For the run itself I’d volunteered as tailwalker and I was really glad I had, I just slowly went round, and as I walked I thought about whether I wanted to set a goal this year. I decided I didn’t want a distance goal, because I’d sort of had one in 2015 and in August I realised that if I wanted to make it I was probably going to make my injuries worse, and doing that for an arbitrary distance number seemed like a spectacularly dumb idea.

I didn’t want an event goal either; as I’d also had that in 2015 – I wanted to run Six Inch in a better time than I had in 2014, but that wasn’t going to happen either.

I thought about what I’d enjoyed on my current break from work – I’d enjoyed being active, and I particularly enjoyed that I’d managed a bit of a streak – Tuesday through Friday, being active every day. My brain immediately put the kibosh on a running streak, or a “being active” streak, because at that precise point I was slowly moving proof that I need recovery days.

That was when I decided my 2016 goal:

In 2016 I want to be active more often than I am inactive.
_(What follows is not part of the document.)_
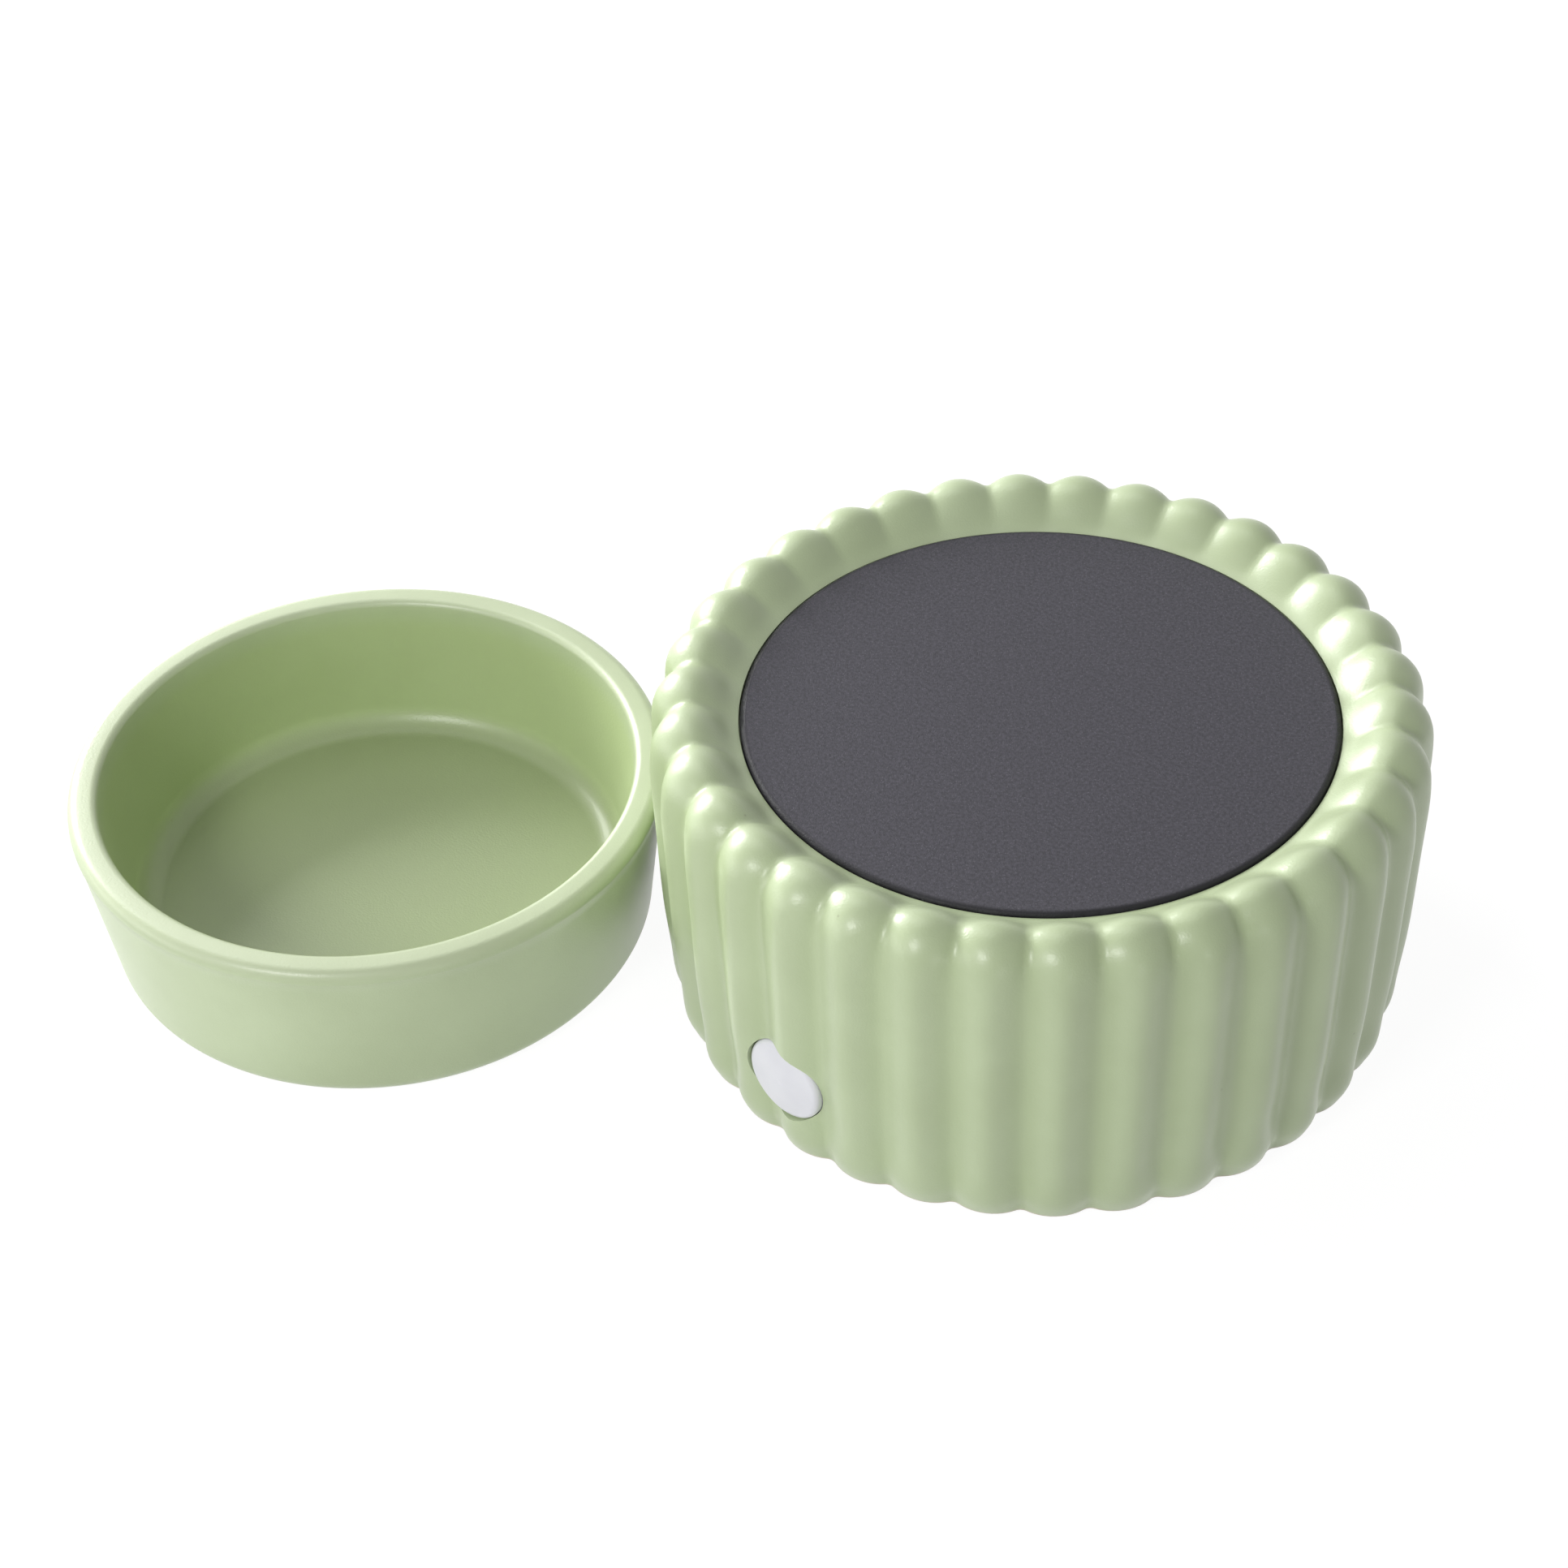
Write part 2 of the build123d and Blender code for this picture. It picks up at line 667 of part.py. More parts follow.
# Control board. Mains parts stand along its rear edge, outlets along its front edge.
rear_row_y = board_mid_y + BOARD_Y / 2 - TERMINAL_SIZE[1] / 2 - PART_SPACING
middle_row_top = rear_row_y - TERMINAL_SIZE[1] / 2 - PART_SPACING
relay_x = RELAY_SIZE[0] / 2 + PART_SPACING / 2
relay_y = middle_row_top - RELAY_SIZE[1] / 2
film_cap_x = -BOARD_X / 2 + FILM_CAP_SIZE[0] / 2 + PART_SPACING
film_cap_y = middle_row_top - FILM_CAP_SIZE[1] / 2
can_x = film_cap_x + FILM_CAP_SIZE[0] / 2 + PART_SPACING + CAN_R
supply_x = -TERMINAL_SIZE[0] / 2 - PART_SPACING
board_fuse_x = BOARD_FUSE_R + PART_SPACING
outlet_x = lead_place()[0]
outlet_y = board_mid_y - BOARD_Y / 2 + TERMINAL_SIZE[1] / 2 + PART_SPACING + SMALL_HEAD_R
header_x = supply_x
header_y = board_mid_y - BOARD_Y / 2 + HEADER_SIZE[1] / 2 + PART_SPACING


def component(size, x, y):
    return block(size[0], size[1], board_top, board_top + size[2], x, y)


def make_control_board():
    board = block(BOARD_X, BOARD_Y, board_under, board_top, 0.0, board_mid_y)
    board = round_corners(board, BOARD_EDGE / 2)
    for x, y in board_corners():
        board -= drill(SMALL_HOLE_R, board_under, board_top, x, y)
    return board


def make_board_screws():
    screws = []
    for x, y in board_corners():
        head = slotted_head(SMALL_HEAD_R, SMALL_HEAD_T, board_top, x, y)
        screws.append(head + disc(SMALL_SCREW_R, board_top - BOARD_SCREW_LENGTH, board_top, x, y))
    return group(screws)


def make_relay():
    return round_corners(component(RELAY_SIZE, relay_x, relay_y))


def make_film_capacitor():
    return round_corners(component(FILM_CAP_SIZE, film_cap_x, film_cap_y))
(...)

As there are 366 days in 2016, I want to be active for at least 184 of those days; for 50.27% of the days in the year, I want to have moved.

There has to be rules to this though:

Activity can be measured as walking, running, cycling, swimming. If I magically develop some amazing sense of balance and start rollerskating, then that would count too. It has to be active movement.

Pilates sessions or something similar counts – if I manage to find a yoga class that doesn’t make me want to roll my eyes in irritation, then I’d count it. If I did what I’ve done over the break and do a bunch of the pilates exercises in my loungeroom then that would count.

Just getting 10,000 steps on my Fitbit doesn’t precisely qualify – meandering around the shopping centre wouldn’t count, but if I was to walk around the park down the road from my house (perimeter path is 1.8km long) then that would count.

I always feel better if I’ve done something, but this will mean that I don’t feel obliged to break myself in order to succeed. I’ll endeavour to do this month by month; so at the end of each month I’ll tally up what I’ve done and see whether I’m on track.